Sessions announced the broad shift in the program several weeks ago. The new rules make it even clearer that the changes amount to a total overhaul of the program as it was envisioned.

“That would not be revised Collaborative Reform, or course correction, it would be the elimination of the program,” Ron Davis, former director of the COPS office, said of the new rules. “I think this was obviously a decision not to engage in police reform at the Department of Justice.”

Davis said that the Collaborative Reform process began in response to requests from local law enforcement leaders who wanted to partner with the federal government to improve their agencies. Police chiefs and sheriffs, he said, wanted a less adversarial approach than the so-called pattern-or-practice investigations run by the DOJ’s civil rights division that look into widespread constitutional abuses and typically end in a lawsuit and a court-enforceable agreement to implement change.

Those pattern-or-practice investigations, which the Justice Department has backed away from under Trump and Sessions, resulted in major changes to police departments in places such as Ferguson, Missouri, Newark, New Jersey, Cleveland and Seattle, as well as other jurisdictions across the country.
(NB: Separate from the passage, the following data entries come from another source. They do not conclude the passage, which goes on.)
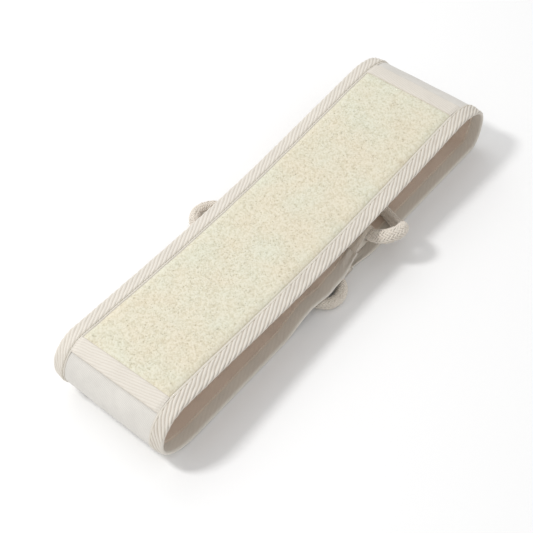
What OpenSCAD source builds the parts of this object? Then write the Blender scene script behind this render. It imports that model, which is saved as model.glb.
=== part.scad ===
// Back scrubber strap, folded into a flat loop: a loofah panel on top, and both ends folded
// under it. A rope handle runs through a casing at the tip of each end.
// X runs along the folded strap, Y across it and Z up. The origin is on the surface it lies on,
// under the middle of the folded strap. All sizes are in millimetres.

/* [Strap] */
// Length of the folded strap, from fold to fold
folded_len = 386; // [380:1:392]
// Width of the strap over its bindings
strap_w = 100; // [92:1:104]
// Height of the folded strap at its folds, over the bindings
fold_h = 50; // [49:0.5:53]
// How far the middle of the panel sags below its folds
sag = 7; // [0:0.5:8]

/* [Layers] */
// Thickness of the binding tape
tape_t = 0.7; // [0.5:0.1:0.9]
// Width of the binding tape on each face
tape_w = 11.4; // [8:0.2:16]
// Thickness of the canvas face cloth
canvas_t = 0.8; // [0.6:0.1:1]
// Thickness of the wadding
wadding_t = 1.4; // [1:0.1:1.6]
// Thickness of the lining
lining_t = 1.2; // [0.8:0.1:1.4]
// How far the loofah stands above the bindings
loofah_proud = 0.9; // [0.4:0.1:2]
// How far the cross strips stand above the bindings
strip_proud = 0.6; // [0.2:0.1:1]
// Width of the seam thread
thread_w = 0.6; // [0.4:0.1:0.8]

/* [Folds] */
// Reach of the near fold's upper half along X
near_top_reach = 23; // [18:1:30]
// Reach of the near fold's lower half along X
near_low_reach = 36; // [24:1:40]
// Reach of the far fold's upper half along X
far_top_reach = 36; // [24:1:40]
// Reach of the far fold's lower half along X
far_low_reach = 14; // [12:1:24]

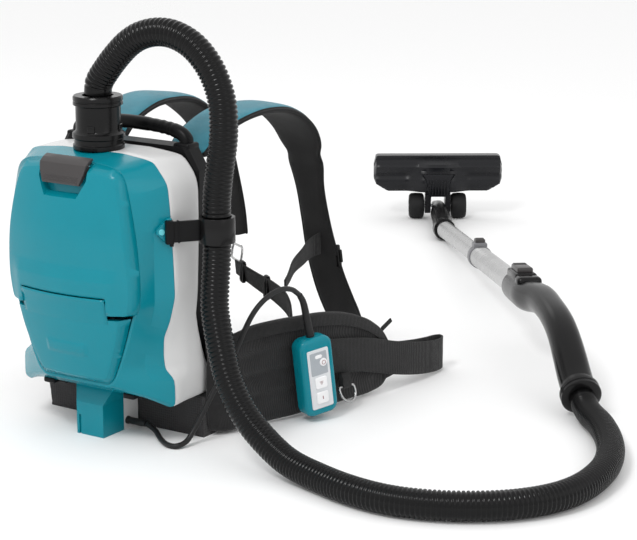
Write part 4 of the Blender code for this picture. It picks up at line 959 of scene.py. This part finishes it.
def strap_piece(name, stations, thickness, node):
    """A padded strap: coloured on its outer side above the slider, black inside, piped along both edges."""
    knots = [(*centre, half, deep / 2) for (centre, half), deep in zip(stations, thickness)]
    fine = catmull(knots, 7)
    centres = [Vector(knot[:3]) for knot in fine]
    count = len(fine)
    rings = []
    edges = ([], [])
    sleeve_from = count
    for index, knot in enumerate(fine):
        centre, half, deep = centres[index], knot[3], knot[4]
        along = (centres[min(index + 1, count - 1)] - centres[max(index - 1, 0)]).normalized()
        out = Vector((0.0, -along.z, along.y)).normalized()
        wide = along.cross(out)
        descending = centre.y > 0.27
        if descending:
            near = math.exp(-((centre.z - PINCH_Z) / 0.009) ** 2)
            half *= 1 - 0.17 * near
            deep *= 1 + 0.25 * near
            if centre.z < PINCH_Z:
                sleeve_from = min(sleeve_from, index)
        ring = []
        for a, b in STRAP_SECTION:
            spot = centre + wide * half * a + out * deep * b
            spot += out * crumple(spot + Vector((3, 1, 2)), 0.0022, 26.0) * (1 - abs(a) * 0.7)
            ring.append(spot)
        rings.append(ring)
        edges[0].append(centre + wide * half)
        edges[1].append(centre - wide * half)
    body = bmesh.new()
    verts = add_rings(body, rings)
    sides = len(STRAP_SECTION)
    for step in range(count - 1):
        for side in range(sides):
            after = (side + 1) % sides
            face = body.faces.new((verts[step][side], verts[step][after], verts[step + 1][after],
                                   verts[step + 1][side]))
            outer = 1 <= side <= 6
            face.material_index = 0 if outer and step < sleeve_from else 1
    cap(body, verts[0][::-1], 1)
    cap(body, verts[-1], 1)
    for edge in edges:
        loft_body(round_rings(edge, [PIPING_RADIUS] * count, 8), body=body, slot=2)
    obj = finish_mesh(name, body, ["teal_cloth", "black_cloth", "binding"], "pack", [node],
                      sharp=None, subdivide=1)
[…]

The separate Collaborative Reform program under the COPS Office had been used in places such as Spokane, Washington, Fayetteville, North Carolina, Las Vegas, Philadelphia, San Francisco and St. Louis County.

“This was an alternative, this was a way to help police departments, under their leadership, reform in the manner that they wanted to do it.”

- Ron Davis, former director of the COPS program

“This is what the field wanted, this is what we provided them. This was an alternative, this was a way to help police departments, under their leadership, reform in the manner that they wanted to do it,” Davis said. “To take that away and say, ‘You’re now focusing on gangs,’ is disingenuous, because one of the best ways to focus on gangs is to have a strong relationship with your community, to have an efficient and effective operation, and to do so in a constitutional matter.”

Even the Trump administration’s congressional budget submission described the Collaborative Reform Initiative as a “foundational tool that the COPS Office now has to offer, to use the tenets of community policing as the conversation to the path of reform.”

Officials requested $10 million for the program in the 2018 fiscal year, up from the $9.9 million enacted for fiscal 2017.

In a March 31 memo, Sessions ordered a review of all programs to make sure they boosted “officer safety, officer morale, and public respect for their work.” Though the Collaborative Reform process was intended to be non-adversarial, DOJ officials found the initiative didn’t live up to those requirements because it identified problems in law enforcement agencies and recommended changes.

In a statement, a DOJ official said they were “revising” the initiative so that it provided “technical assistance to support law enforcement agencies in reorienting from reacting to crime to preventing crime and expanding and improving police-community cooperation to more effectively address crime and disorder problems.”

DOJ’s announcement on the grants said about $7.1 million will be available to local law enforcement agencies that want technical assistance on approved topics.